Work to do:
Single out the lines of the material that contain "this" and copy them.

Dataset excerpts:
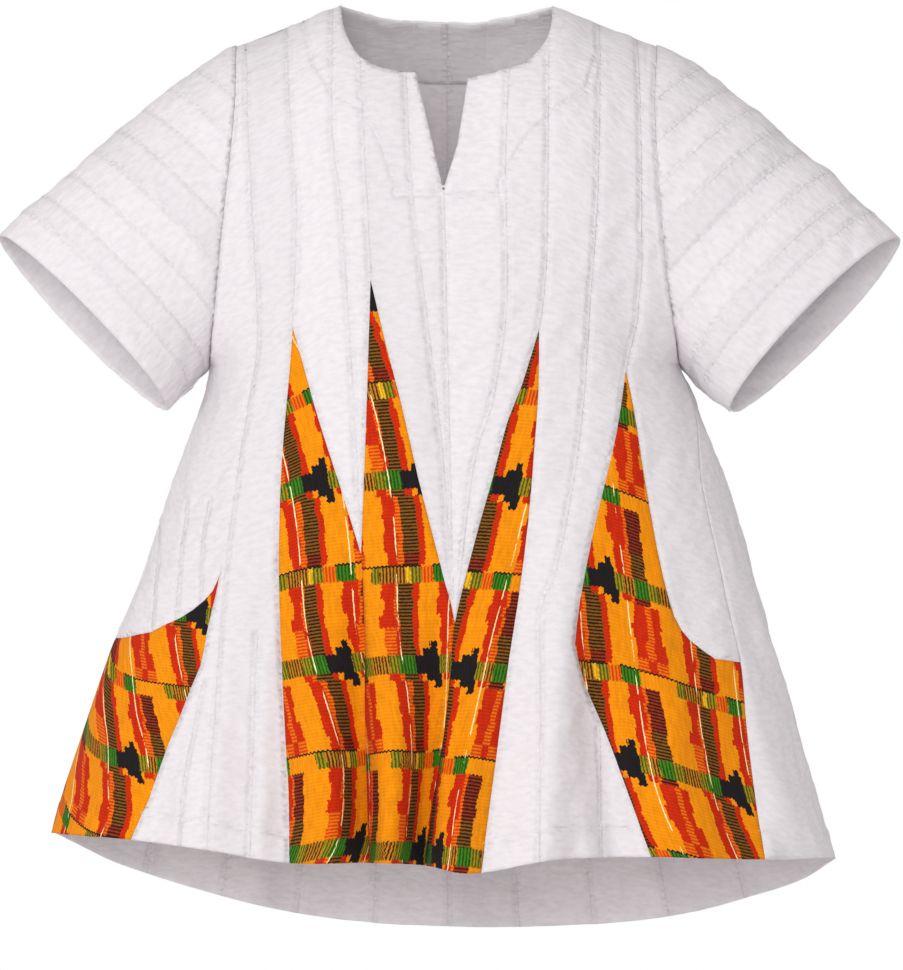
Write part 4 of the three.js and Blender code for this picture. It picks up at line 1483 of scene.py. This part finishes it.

...

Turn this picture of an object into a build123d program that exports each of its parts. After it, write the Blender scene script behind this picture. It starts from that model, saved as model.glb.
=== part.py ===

...

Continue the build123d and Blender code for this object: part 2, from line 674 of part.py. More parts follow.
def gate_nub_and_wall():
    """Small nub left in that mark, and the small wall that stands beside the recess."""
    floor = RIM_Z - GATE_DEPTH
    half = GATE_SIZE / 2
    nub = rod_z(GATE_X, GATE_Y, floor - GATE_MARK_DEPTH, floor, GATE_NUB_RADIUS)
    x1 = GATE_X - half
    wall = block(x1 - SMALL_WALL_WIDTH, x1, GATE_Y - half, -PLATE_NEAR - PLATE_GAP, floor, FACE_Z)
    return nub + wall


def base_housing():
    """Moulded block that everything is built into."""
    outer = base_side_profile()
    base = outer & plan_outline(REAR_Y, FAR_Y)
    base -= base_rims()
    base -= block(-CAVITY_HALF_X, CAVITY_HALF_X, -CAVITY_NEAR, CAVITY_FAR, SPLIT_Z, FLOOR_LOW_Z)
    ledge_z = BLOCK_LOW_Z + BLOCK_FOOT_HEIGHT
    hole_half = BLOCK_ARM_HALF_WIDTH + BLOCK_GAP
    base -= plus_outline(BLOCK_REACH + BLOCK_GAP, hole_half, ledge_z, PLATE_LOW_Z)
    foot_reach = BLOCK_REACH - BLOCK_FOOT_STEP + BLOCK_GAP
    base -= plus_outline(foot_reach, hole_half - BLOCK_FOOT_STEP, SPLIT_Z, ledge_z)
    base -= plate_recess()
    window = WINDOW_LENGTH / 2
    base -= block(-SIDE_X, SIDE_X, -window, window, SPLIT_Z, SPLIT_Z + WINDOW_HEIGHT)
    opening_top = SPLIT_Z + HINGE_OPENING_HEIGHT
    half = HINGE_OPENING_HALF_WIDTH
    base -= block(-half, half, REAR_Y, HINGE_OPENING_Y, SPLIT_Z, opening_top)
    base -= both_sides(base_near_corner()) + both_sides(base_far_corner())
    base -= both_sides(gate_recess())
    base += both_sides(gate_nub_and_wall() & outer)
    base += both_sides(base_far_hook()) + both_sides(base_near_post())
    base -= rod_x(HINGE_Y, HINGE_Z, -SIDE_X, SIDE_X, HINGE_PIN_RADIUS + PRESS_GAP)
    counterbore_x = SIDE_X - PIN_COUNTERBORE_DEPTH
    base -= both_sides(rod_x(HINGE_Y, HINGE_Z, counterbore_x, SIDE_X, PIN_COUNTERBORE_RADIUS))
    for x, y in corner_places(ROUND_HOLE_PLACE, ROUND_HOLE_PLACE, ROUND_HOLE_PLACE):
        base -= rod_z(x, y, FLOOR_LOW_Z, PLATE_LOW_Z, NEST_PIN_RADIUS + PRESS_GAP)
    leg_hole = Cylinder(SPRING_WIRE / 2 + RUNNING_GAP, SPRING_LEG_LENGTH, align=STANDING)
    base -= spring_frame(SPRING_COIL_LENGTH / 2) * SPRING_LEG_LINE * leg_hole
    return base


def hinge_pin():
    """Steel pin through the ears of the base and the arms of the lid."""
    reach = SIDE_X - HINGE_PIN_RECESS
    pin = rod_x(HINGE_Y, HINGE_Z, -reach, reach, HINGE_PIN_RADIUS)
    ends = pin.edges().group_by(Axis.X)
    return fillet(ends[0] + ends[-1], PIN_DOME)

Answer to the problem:
Write part 4 of the three.js and Blender code for this picture. It picks up at line 1483 of scene.py. This part finishes it.
Turn this picture of an object into a build123d program that exports each of its parts. After it, write the Blender scene script behind this picture. It starts from that model, saved as model.glb.
Continue the build123d and Blender code for this object: part 2, from line 674 of part.py. More parts follow.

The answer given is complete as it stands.